DATA EXTRACT |
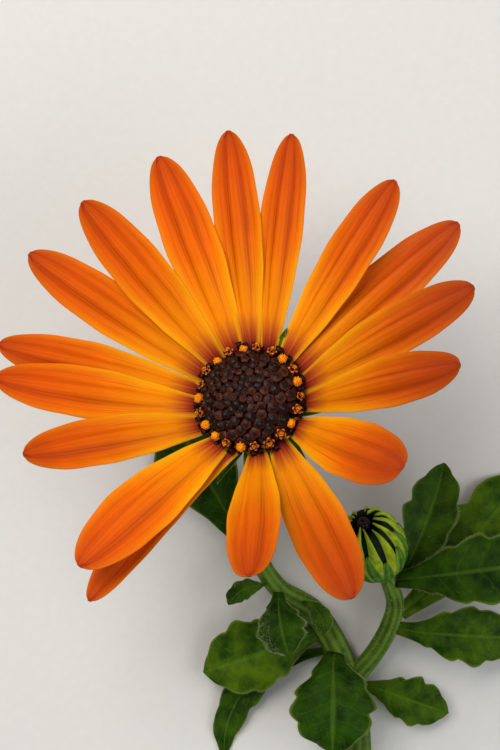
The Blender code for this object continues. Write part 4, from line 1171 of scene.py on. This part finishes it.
class OsteospermumStageLook(bpy.types.PropertyGroup):
    floor: tint("Floor", "of the floor", "d6d4ce")
    key: FloatProperty(name="Key light", description="Power of the main light", default=1.9, min=0.0,
                       unit="POWER")
    fill: FloatProperty(name="Fill light", description="Power of the second light", default=0.7, min=0.0,
                        unit="POWER")
    sky: FloatProperty(name="Sky", description="Strength of the even light from all round", default=0.34,
                       min=0.0)


class BuildRayPetals(bpy.types.Operator):
    """Build the ray petals and the ring they grow from"""
    bl_idname = "osteospermum.ray_petals"
    bl_label = "Ray petals"

    def execute(self, context):
        ray_petals(context.scene.osteospermum_petals)
        return {"FINISHED"}


class BuildDisc(bpy.types.Operator):
    """Build the disc with its closed and open florets"""
    bl_idname = "osteospermum.disc"
    bl_label = "Disc florets"

    def execute(self, context):
        disc(context.scene.osteospermum_disc)
        return {"FINISHED"}


class BuildInvolucre(bpy.types.Operator):
    """Build the cup and bracts under the petals"""
    bl_idname = "osteospermum.involucre"
    bl_label = "Involucre"

    def execute(self, context):
        involucre(context.scene.osteospermum_greens)
        return {"FINISHED"}


class BuildBud(bpy.types.Operator):
    """Build the bud's bracts and its rolled petals"""
    bl_idname = "osteospermum.bud"
    bl_label = "Bud"

    def execute(self, context):
        bud(context.scene.osteospermum_greens, context.scene.osteospermum_disc)
        return {"FINISHED"}


class BuildStems(bpy.types.Operator):
    """Build the main stem, the flower stalk and the side shoot"""
    bl_idname = "osteospermum.stems"
    bl_label = "Stems"

    def execute(self, context):
        stems(context.scene.osteospermum_greens)
        return {"FINISHED"}


class BuildLeaves(bpy.types.Operator):
    """Build every leaf, each as a piece of its own"""
    bl_idname = "osteospermum.leaves"
    bl_label = "Leaves"

    def execute(self, context):
        look = context.scene.osteospermum_greens
        materials = [leaf_material(look), hair_material()]
        rng = np.random.default_rng(SEEDS["leaves"])
        for name in LEAVES:
            leaf(name, look, materials, rng)
        return {"FINISHED"}


class BuildStage(bpy.types.Operator):
    """Set up the floor, the lights and the camera"""
    bl_idname = "osteospermum.stage"
    bl_label = "Stage"

    def execute(self, context):
        stage(context.scene.osteospermum_stage)
        return {"FINISHED"}


BUILDERS = (BuildStage, BuildStems, BuildLeaves, BuildInvolucre, BuildRayPetals, BuildDisc, BuildBud)
LOOKS = {
    "osteospermum_petals": OsteospermumPetalLook,
    "osteospermum_disc": OsteospermumDiscLook,
    "osteospermum_greens": OsteospermumGreenLook,
    "osteospermum_stage": OsteospermumStageLook,
}


class OsteospermumPanel(bpy.types.Panel):
    """Lists the builders and the looks that they read"""
    bl_idname = "VIEW3D_PT_osteospermum"
    bl_label = "Osteospermum"
    bl_space_type = "VIEW_3D"
    bl_region_type = "UI"
    bl_category = "Osteospermum"

    def draw(self, context):
        for builder in BUILDERS:
            self.layout.operator(builder.bl_idname)
        for group in LOOKS:
            box = self.layout.box()
            for key in LOOKS[group].__annotations__:
                box.prop(getattr(context.scene, group), key)


def register():
    """Adds the looks, the builders and the panel."""
    for look in LOOKS.values():
        bpy.utils.register_class(look)
    for name, look in LOOKS.items():
        setattr(bpy.types.Scene, name, PointerProperty(type=look))
    for builder in (*BUILDERS, OsteospermumPanel):
        bpy.utils.register_class(builder)


def unregister():
    """Takes them away again, in the opposite order."""
    for builder in (OsteospermumPanel, *reversed(BUILDERS)):
        bpy.utils.unregister_class(builder)
    for name, look in LOOKS.items():
        delattr(bpy.types.Scene, name)
        bpy.utils.unregister_class(look)


def main():
    """Builds the stage and every piece."""
    register()
    for builder in BUILDERS:
        group, name = builder.bl_idname.split(".")
        getattr(getattr(bpy.ops, group), name)()


if __name__ == "__main__":
    main()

EXERCISE INSTRUCTIONS | All of the data must be returned exactly.

WORKED SOLUTION |
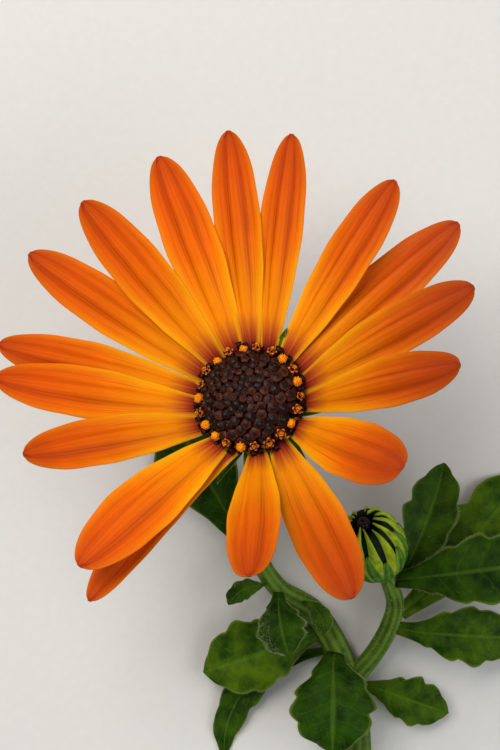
The Blender code for this object continues. Write part 4, from line 1171 of scene.py on. This part finishes it.
class OsteospermumStageLook(bpy.types.PropertyGroup):
    floor: tint("Floor", "of the floor", "d6d4ce")
    key: FloatProperty(name="Key light", description="Power of the main light", default=1.9, min=0.0,
                       unit="POWER")
    fill: FloatProperty(name="Fill light", description="Power of the second light", default=0.7, min=0.0,
                        unit="POWER")
    sky: FloatProperty(name="Sky", description="Strength of the even light from all round", default=0.34,
                       min=0.0)


class BuildRayPetals(bpy.types.Operator):
    """Build the ray petals and the ring they grow from"""
    bl_idname = "osteospermum.ray_petals"
    bl_label = "Ray petals"

    def execute(self, context):
        ray_petals(context.scene.osteospermum_petals)
        return {"FINISHED"}


class BuildDisc(bpy.types.Operator):
    """Build the disc with its closed and open florets"""
    bl_idname = "osteospermum.disc"
    bl_label = "Disc florets"

    def execute(self, context):
        disc(context.scene.osteospermum_disc)
        return {"FINISHED"}


class BuildInvolucre(bpy.types.Operator):
    """Build the cup and bracts under the petals"""
    bl_idname = "osteospermum.involucre"
    bl_label = "Involucre"

    def execute(self, context):
        involucre(context.scene.osteospermum_greens)
        return {"FINISHED"}


class BuildBud(bpy.types.Operator):
    """Build the bud's bracts and its rolled petals"""
    bl_idname = "osteospermum.bud"
    bl_label = "Bud"

    def execute(self, context):
        bud(context.scene.osteospermum_greens, context.scene.osteospermum_disc)
        return {"FINISHED"}


class BuildStems(bpy.types.Operator):
    """Build the main stem, the flower stalk and the side shoot"""
    bl_idname = "osteospermum.stems"
    bl_label = "Stems"

    def execute(self, context):
        stems(context.scene.osteospermum_greens)
        return {"FINISHED"}


class BuildLeaves(bpy.types.Operator):
    """Build every leaf, each as a piece of its own"""
    bl_idname = "osteospermum.leaves"
    bl_label = "Leaves"

    def execute(self, context):
        look = context.scene.osteospermum_greens
        materials = [leaf_material(look), hair_material()]
        rng = np.random.default_rng(SEEDS["leaves"])
        for name in LEAVES:
            leaf(name, look, materials, rng)
        return {"FINISHED"}


class BuildStage(bpy.types.Operator):
    """Set up the floor, the lights and the camera"""
    bl_idname = "osteospermum.stage"
    bl_label = "Stage"

    def execute(self, context):
        stage(context.scene.osteospermum_stage)
        return {"FINISHED"}


BUILDERS = (BuildStage, BuildStems, BuildLeaves, BuildInvolucre, BuildRayPetals, BuildDisc, BuildBud)
LOOKS = {
    "osteospermum_petals": OsteospermumPetalLook,
    "osteospermum_disc": OsteospermumDiscLook,
    "osteospermum_greens": OsteospermumGreenLook,
    "osteospermum_stage": OsteospermumStageLook,
}


class OsteospermumPanel(bpy.types.Panel):
    """Lists the builders and the looks that they read"""
    bl_idname = "VIEW3D_PT_osteospermum"
    bl_label = "Osteospermum"
    bl_space_type = "VIEW_3D"
    bl_region_type = "UI"
    bl_category = "Osteospermum"

    def draw(self, context):
        for builder in BUILDERS:
            self.layout.operator(builder.bl_idname)
        for group in LOOKS:
            box = self.layout.box()
            for key in LOOKS[group].__annotations__:
                box.prop(getattr(context.scene, group), key)


def register():
    """Adds the looks, the builders and the panel."""
    for look in LOOKS.values():
        bpy.utils.register_class(look)
    for name, look in LOOKS.items():
        setattr(bpy.types.Scene, name, PointerProperty(type=look))
    for builder in (*BUILDERS, OsteospermumPanel):
        bpy.utils.register_class(builder)


def unregister():
    """Takes them away again, in the opposite order."""
    for builder in (OsteospermumPanel, *reversed(BUILDERS)):
        bpy.utils.unregister_class(builder)
    for name, look in LOOKS.items():
        delattr(bpy.types.Scene, name)
        bpy.utils.unregister_class(look)


def main():
    """Builds the stage and every piece."""
    register()
    for builder in BUILDERS:
        group, name = builder.bl_idname.split(".")
        getattr(getattr(bpy.ops, group), name)()


if __name__ == "__main__":
    main()